We land on time at 2:30 Mountain Time, and Bryan is already there, having arrived on schedule at 2 p.m. from his changeover in Kansas City. The weather wouldn't keep us away from this one.

Our fathers were there to pick us up, and on the way back to their hotel in Scottsdale, we drove through the hotel/condo/golf course resort of the Phoenecian, where the Notre Dame Alumni Association established its bowl game headquarters.

Back in the hotel room, we watched the Eagles football playoff game, drinking beer and munching on Tostitos (had to -- Tostitos Fiesta Bowl) with Bryan's brother Patrick while we waited for the ladies to return from their shopping trip.

Meeting us was Mom's cousin Jeff, who drove out from Los Angeles to spend time with us. For New Year's Eve, the nine of us went into Tempe, which closes down the central area for a block party bash.

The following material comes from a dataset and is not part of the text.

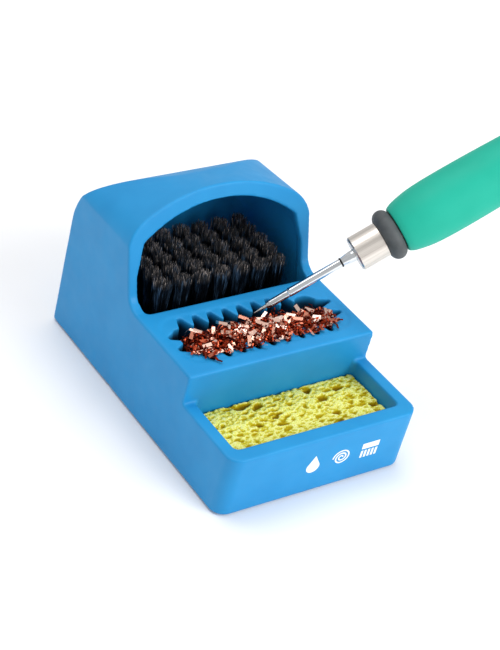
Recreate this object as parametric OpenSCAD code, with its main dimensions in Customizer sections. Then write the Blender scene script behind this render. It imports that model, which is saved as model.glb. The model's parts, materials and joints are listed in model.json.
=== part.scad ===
// Bench stand for cleaning soldering tips: a sponge well in front, a toothed slot of copper wool
// on the middle deck and a hooded brush behind, with a cartridge iron laid tip-down in the wool.
// Millimetres. +X is to the right, +Y to the back, +Z up. The origin is on the bench, under the
// middle of the stand's base.

/* [Stand] */
// Width of the stand at its base
base_w = 65; // [64.6:0.2:66]
// Depth of the stand at its base, front to back
base_l = 104.4; // [104:0.2:106]
// Height of the sponge well's rim above the housing's lower edge
rim_h = 22; // [21.6:0.2:22.6]
// Height of the middle deck above the housing's lower edge
deck_h = 32.5; // [32.2:0.1:33]
// Thickness of the housing's outer walls
wall = 2.4; // [2.3:0.1:2.5]
// How far the anti-slip pad stands out below the housing
pad_proud = 0.6; // [0.4:0.1:1]

/* [Sponge] */
// Inside width of the sponge well
well_w = 56.4; // [55:0.2:57]
// Inside depth of the sponge well, front to back
well_l = 23; // [22.6:0.1:23.2]
// Thickness of the sponge
sponge_t = 8; // [6:0.5:9]

/* [Wool slot] */
// Spacing of the scraping teeth along the slot
tooth_pitch = 5.1; // [5:0.05:5.2]
// Depth of the notch between two teeth
notch_depth = 4.8; // [4:0.1:5]
// Width of a notch at its mouth
notch_mouth = 4.3; // [3.6:0.1:4.6]

/* [Brush] */
// Tufts from side to side
tuft_cols = 7; // [3:1:7]
// Tufts from front to back
tuft_rows = 5; // [2:1:5]
// Radius of one tuft
tuft_r = 2.5; // [1.5:0.1:2.8]
// Height of the bristle tips above the housing's lower edge
bristle_top = 39.6; // [36:0.2:40]

/* [Hood] */
// Slope of the hood's roof, down towards the back, in degrees
roof_fall = 19.9; // [18:0.1:21]
// Lean of the hood's front face, back from upright, in degrees
face_lean = 12.9; // [12:0.1:14]
// Height of the hood's arch above the foot of its face
arch_h = 29.95; // [29:0.05:30.5]

/* [Iron] */
// Rise of the iron above level, in degrees
iron_rise = 31.8; // [30:0.1:34]
// Swing of the iron forward from the +X direction, in degrees
iron_swing = 11.8; // [10:0.1:14]
// Diameter of the heater tube
tube_d = 2.7; // [2.4:0.1:3]
// Diameter of the metal collar
collar_d = 11; // [10:0.1:11.4]
// Largest diameter of the grip
grip_d = 18.9; // [18:0.1:19.5]

/* [Hidden] */

$fn = 64;
blue = "#3497d6";

// Front-to-back stations of the housing
front_y = -base_l / 2;
back_y = base_l / 2;
front_lean = 0.133;
rim_y = front_y - front_lean * rim_h;
well_front_y = rim_y + 5.1;
well_back_y = well_front_y + well_l;
deck_lean = 0.143;
ledge = 0.15;
deck_front_y = well_back_y + ledge - deck_lean * (deck_h - rim_h);
deck_back_y = front_y + 56;
face_y = front_y + 60.8;
face_z = deck_h + 3;
side_draft = 0.016;
back_lean = 0.12;

// The hood is an arch at its face and a square-shouldered box at its back: where the two outlines
// lie along the roof, how far the roof climbs over the arch's own line, and the back's shoulders
loft_front = 4;
loft_back = -54;
crest_rise = 6.63;
rear_half_w = 33;
rear_shoulder_r = 5;

// Corner and edge radii of the housing
front_corner_r = 4.5;
back_corner_r = 1.2;
roof_r = 50;
shoulder_r = 13;
arch_half_w = 32.05;
back_round_r = 30;
mouth_r = 2;

// Floor levels, measured from the housing's lower edge
recess_h = 6;
well_floor_z = 9;
sponge_top_z = well_floor_z + sponge_t;
brush_top_z = 20;
comb_bottom_z = 20;
tray_floor_z = 7.4;
wool_top_z = 31.4;
wool_bottom_z = 7.5;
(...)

The celebration has intensified exponentially since Tostitos came in to sponsor the Fiesta Bowl, and the small streets were jammed. Parking lots held carnival rides and games, each school -- Notre Dame and Oregon State -- set up official parties had alumni and students take over bars and restaurants. The two school bands marched down Main St. and it felt like a carnival. Local bands performed on scattered stages, and Hootie and the Blowfish highlighted the show somewhere. Inside an Irish pub -- Rula Bula -- designated the official Notre Dame Alumni Bar, we saw the snowstorm in Shreveport, Louisiana and realized we were much better off in Tempe than New Orleans.

After an enjoyable Irish dinner to close out 2000, Bryan and I left to drive out to Mesa to visit Courtenay and Cande Jauregui, friends of ours from ND who would so kindly put us up for three nights. We were driving east on the Superstition Freeway at 10 p.m., when the ball dropped back East and it was the new year in New York. It was then that we got our two bonus hours in the Year 2000.

Just after that, we arrived at Courtenay's and CJ's and immediately joined them in a raucous game of Cranium that we put on hold at 11:58 p.m. in order to turn on the TV. Now, nothing against those of you from and in other time zones, and certainly not you in particular, Courtenay and Cande, but it's just not New Year's if it's not on the East Coast. This was the first time I'd spent Dec. 31 in another time zone, and it wasn't right. We turned on ABC and saw the ball dropping in Times Square. It was, of course, a tape, and knowing that it wasn't live was weird. I didn't have any of that excitement in my stomach that I usually get just before midnight. The ball fell, we drank champagne and watched the Bangles kickin' it on Dick Clark's New Year's Rockin' Eve. I kind of forget everything that happened after the champagne -- I vaguely remember talking with CJ about being football managers at ND and then saying goodbye to those guests who weren't staying the night. Before bed, the five of us who stayed -- Courtenay, CJ, Bryan, Courtenay's friend Kelli and myself -- sat up at the kitchen table until about 2:30 and then turned in.